The five most common PMF strategic mistakes

Most PMF failures are strategic, not product. These are the decisions that send startups back to square one.

Scaling before PMF

Investing in paid acquisition, sales, and marketing before your PMFit score crosses 40% in a defined segment. Every dollar spent on growth pre-PMF amplifies the mismatch rather than fixing it.

ICP too broad from day one

Trying to achieve PMF across 'SMBs', 'SaaS companies', or 'product teams' simultaneously. The broader the ICP, the weaker the signal, the slower the iteration cycle, and the harder the roadmap to define.

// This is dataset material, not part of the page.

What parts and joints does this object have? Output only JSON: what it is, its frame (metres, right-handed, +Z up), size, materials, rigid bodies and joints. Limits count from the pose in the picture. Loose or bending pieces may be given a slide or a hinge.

Tracking a blended PMFit score

A blended 30% PMFit score across all users masks a 55% score in one segment and a 10% score in three others. Blended scores give false comfort and hide the signal you actually need.

Confusing acquisition with retention

Pre-PMF, the product is the growth channel. If users churn after week 2, no amount of top-of-funnel investment fixes the underlying problem. Build for retention first - acquisition follows.

Running GTM before PMF

Go-to-market strategy comes after PMF, not before. Running GTM motions pre-PMF scales acquisition before retention is established - the most expensive form of premature scaling.

The measurement backbone

The PMF score is the strategy's north star metric

Whatever strategic decisions you are making - ICP selection, build prioritization, scaling timing - the PMFit score is the number that tells you whether those decisions are working. It is the percentage of active users who would be "very disappointed" without your product, measured in your champion segment specifically.

Track your PMFit score monthly. Below 25%: your ICP or value proposition needs rethinking. 25–39%: you have signal in the right direction - tighten the ICP and keep iterating. 40%+: your scaling strategy conditions are being met. Stop optimizing for discovery and start systematizing distribution.